Rare-earth barium copper oxide (also referred to as ReBCO) is a family of chemical compounds known for exhibiting high temperature superconductivity (HTS). ReBCO superconductors have the potential to sustain stronger magnetic fields than other superconductor materials. 
Due to their high superconducting critical temperature and critical magnetic field, this class of materials are proposed for future use in technical applications where conventional low temperature superconductors do not suffice. This includes magnetic confinement fusion reactors such as the ARC reactor, allowing a more compact and potentially more economical construction, and superconducting magnets to use in future particle accelerators to come after the LHC at CERN which utilizes low temperature superconductors.

The most famous of these is yttrium barium copper oxide, YBa2Cu3O7−x (or Y123), the first superconductor found with a critical temperature above the boiling point of liquid nitrogen. Its molar ratio is 1 to 2 to 3 for yttrium, barium, and copper and it has a unit cell consisting of subunits, which is the typical structure of perovskites. In particular, the subunits are three, overlapping and containing an yttrium atom at the center of the middle one and a barium atom at the center of the remaining ones. Therefore, yttrium and barium are stacked according to the sequence [Ba-Y-Ba], along an axis conventionally denoted by c, (the vertical direction in the figure on the right).
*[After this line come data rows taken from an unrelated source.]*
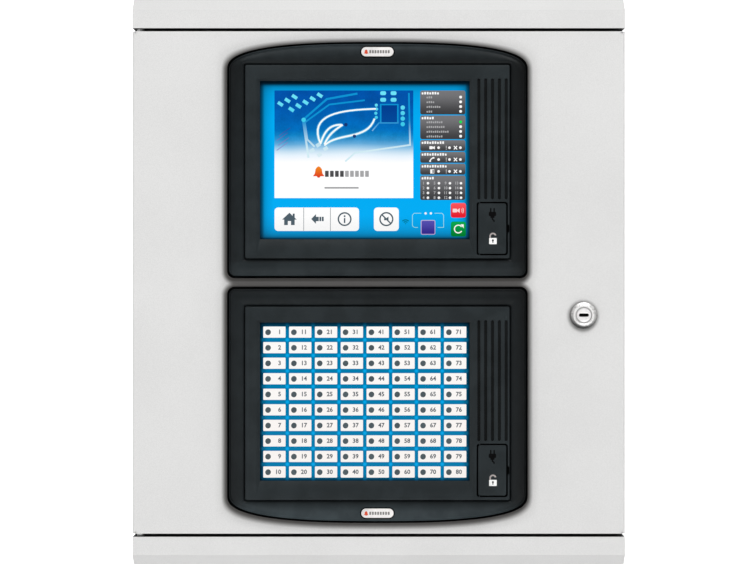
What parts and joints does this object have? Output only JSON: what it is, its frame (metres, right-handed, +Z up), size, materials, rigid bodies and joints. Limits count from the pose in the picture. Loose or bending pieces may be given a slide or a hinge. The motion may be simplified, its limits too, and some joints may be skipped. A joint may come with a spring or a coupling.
{
  "type": "fire alarm control panel",
  "caption": "Wall-mounted steel fire alarm panel: hinged locking door with a touch display module above a numbered zone indicator module, both in bowed black bezels.",
  "frame": {"origin": "centre of the four wall fixing holes, on the cabinet's back face", "axes": "+Y points out of the back into the wall, so the front faces -Y; +Z is up; +X is to the viewer's right"},
  "size_m": [0.404, 0.158, 0.48],
  "materials": {
    "cabinet_paint": "satin light grey textured powder coat",
    "plated_steel": "bright zinc plate",
    "lock_chrome": "polished chrome plate",
    "satin_nickel": "satin nickel plate",
    "brass": "bright brass",
    "board_laminate": "green solder resist",
    "terminal_green": "moulded green nylon",
    "relay_orange": "moulded orange plastic",
    "capacitor_sleeve": "dark blue shrink sleeve",
    "black_plastic": "fine matt moulded black",
    "ivory_plastic": "moulded off-white nylon",
    "door_seal_foam": "closed-cell foam strip",
    "bezel_black": "satin moulded black",
    "frame_charcoal": "fine spark-eroded charcoal",
    "badge_white": "glossy white print",
    "touch_glass": "lit screen behind glass",
    "overlay_blue": "blue printed film",
    "led_lens": "smoked diffusing lens"
  },
  "bodies": {
    "cabinet": {"cabinet_body": "cabinet_paint", "top_cap": "cabinet_paint", "bottom_cap": "cabinet_paint", "hinge_pins": "plated_steel", "battery_terminals": "plated_steel", "chassis_plate": "plated_steel", "battery_strap": "plated_steel", "power_supply_case": "plated_steel", "fixing_pillars": "brass", "earth_studs": "brass", "main_board": "board_laminate", "loop_card": "board_laminate", "field_terminals": "terminal_green", "board_relays": "relay_orange", "board_capacitors": "capacitor_sleeve", "board_chips": "black_plastic", "ribbon_headers": "black_plastic", "power_supply_terminals": "black_plastic", "battery_left": "black_plastic", "battery_right": "black_plastic", "mains_terminal_block": "ivory_plastic"},
    "door": {"door_panel": "cabinet_paint", "door_seal": "door_seal_foam", "hinge_bushes": "ivory_plastic", "lock_housing": "lock_chrome", "lock_nut": "plated_steel", "display_fascia": "bezel_black", "display_inner_frame": "frame_charcoal", "display_badge": "badge_white", "display_vent_gauze": "black_plastic", "display_board": "board_laminate", "display_rear_cover": "plated_steel", "display_fixings": "plated_steel", "display_service_bay": "black_plastic", "display_usb_socket": "plated_steel", "display_key_housing": "lock_chrome", "zone_fascia": "bezel_black", "zone_inner_frame": "frame_charcoal", "zone_badge": "badge_white", "zone_vent_gauze": "black_plastic", "zone_board": "board_laminate", "zone_rear_cover": "plated_steel", "zone_fixings": "plated_steel", "zone_service_bay": "black_plastic", "zone_usb_socket": "plated_steel", "zone_key_housing": "lock_chrome", "display_touch_glass": "touch_glass", "display_lcd": "plated_steel", "display_sounder": "black_plastic", "zone_overlay": "overlay_blue", "zone_labels": "badge_white", "zone_leds": "led_lens"},
    "lock_barrel": {"lock_plug": "satin_nickel", "lock_cam": "plated_steel"},
    "display_flap_body": {"display_flap": "frame_charcoal"},
    "zone_flap_body": {"zone_flap": "frame_charcoal"},
    "display_key": {"display_key_plug": "satin_nickel"},
    "zone_key": {"zone_key_plug": "satin_nickel"}
  },
  "joints": [
    {"name": "door_hinge", "type": "hinge", "parent": "cabinet", "child": "door", "pos_m": [-0.196, -0.1415, 0], "axis": [0, 0, -1], "range_deg": [0, 115]},
    {"name": "lock_turn", "type": "hinge", "parent": "door", "child": "lock_barrel", "pos_m": [0.1678, -0.15, -0.0267], "axis": [0, 1, 0], "range_deg": [0, 90]},
    {"name": "display_flap_hinge", "type": "hinge", "parent": "door", "child": "display_flap_body", "pos_m": [0.0821, -0.157, 0.0439], "axis": [0, 0, -1], "range_deg": [0, 110]},
    {"name": "zone_flap_hinge", "type": "hinge", "parent": "door", "child": "zone_flap_body", "pos_m": [0.0821, -0.157, -0.1533], "axis": [0, 0, -1], "range_deg": [0, 110]},
    {"name": "display_key_turn", "type": "hinge", "parent": "door", "child": "display_key", "pos_m": [0.0924, -0.1448, 0.0351], "axis": [0, 1, 0], "range_deg": [0, 90]},
    {"name": "zone_key_turn", "type": "hinge", "parent": "door", "child": "zone_key", "pos_m": [0.0924, -0.1448, -0.1621], "axis": [0, 1, 0], "range_deg": [0, 90]}
  ]
}
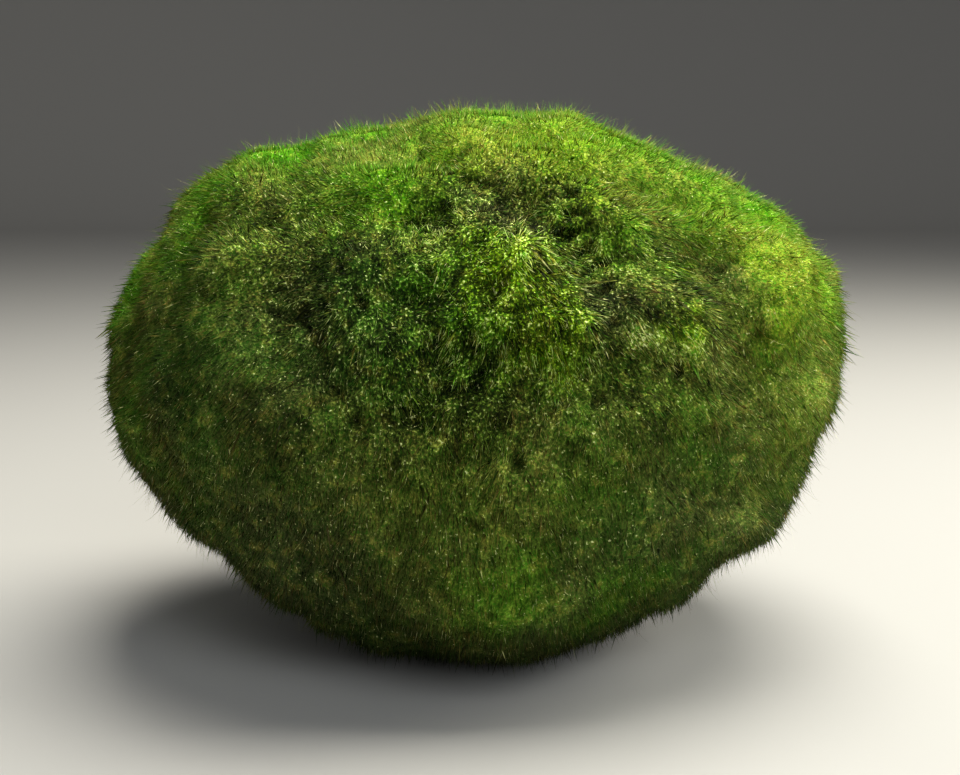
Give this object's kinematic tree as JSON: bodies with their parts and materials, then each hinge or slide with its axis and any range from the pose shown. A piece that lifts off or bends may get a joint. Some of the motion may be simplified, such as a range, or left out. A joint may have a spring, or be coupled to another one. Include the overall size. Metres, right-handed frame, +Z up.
{
  "type": "marimo moss ball",
  "caption": "Marimo moss ball, wider than tall: fine green algae filaments grown in tufts, ledges and hollows, lying on a small flat spot.",
  "frame": {"origin": "on the ground under the middle of the ball's box, in the plane of the flat spot it rests on", "axes": "+X along the ball's longest width, to the viewer's right; +Y away from the viewer; +Z up, its shortest extent"},
  "size_m": [0.0684, 0.0614, 0.0505],
  "materials": {
    "moss": "wet green moss filaments, from bright yellow-green on top to dark green below"
  },
  "bodies": {
    "root": {"moss_ball": "moss"}
  },
  "joints": []
}
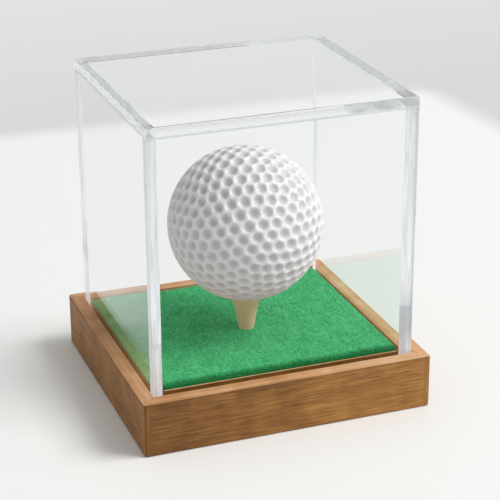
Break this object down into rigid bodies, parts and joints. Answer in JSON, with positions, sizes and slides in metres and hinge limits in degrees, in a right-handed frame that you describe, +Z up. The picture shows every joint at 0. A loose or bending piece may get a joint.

The resulting cell has an orthorhombic structure, unlike other superconducting cuprates which generally have a tetragonal structure. All the corner sites of the unit cell are occupied by copper, which has two different coordinates, Cu(1) and Cu(2), with respect to oxygen. There are four possible crystallographic sites for oxygen: O(1), O(2), O(3), and O(4).

Any rare-earth element can be used in a ReBCO; popular choices include yttrium (YBCO), lanthanum (LBCO), samarium (Sm123), neodymium (Nd123 and Nd422), gadolinium (Gd123) and europium (Eu123), where the numbers among parenthesis indicate the molar ratio among rare-earth, barium and copper.

Because these kind of materials are brittle it was difficult to create wires from them. After 2010 industrial manufacturers started to produce tapes, with different layers encapsulating the ReBCO material and opening the way to commercial uses.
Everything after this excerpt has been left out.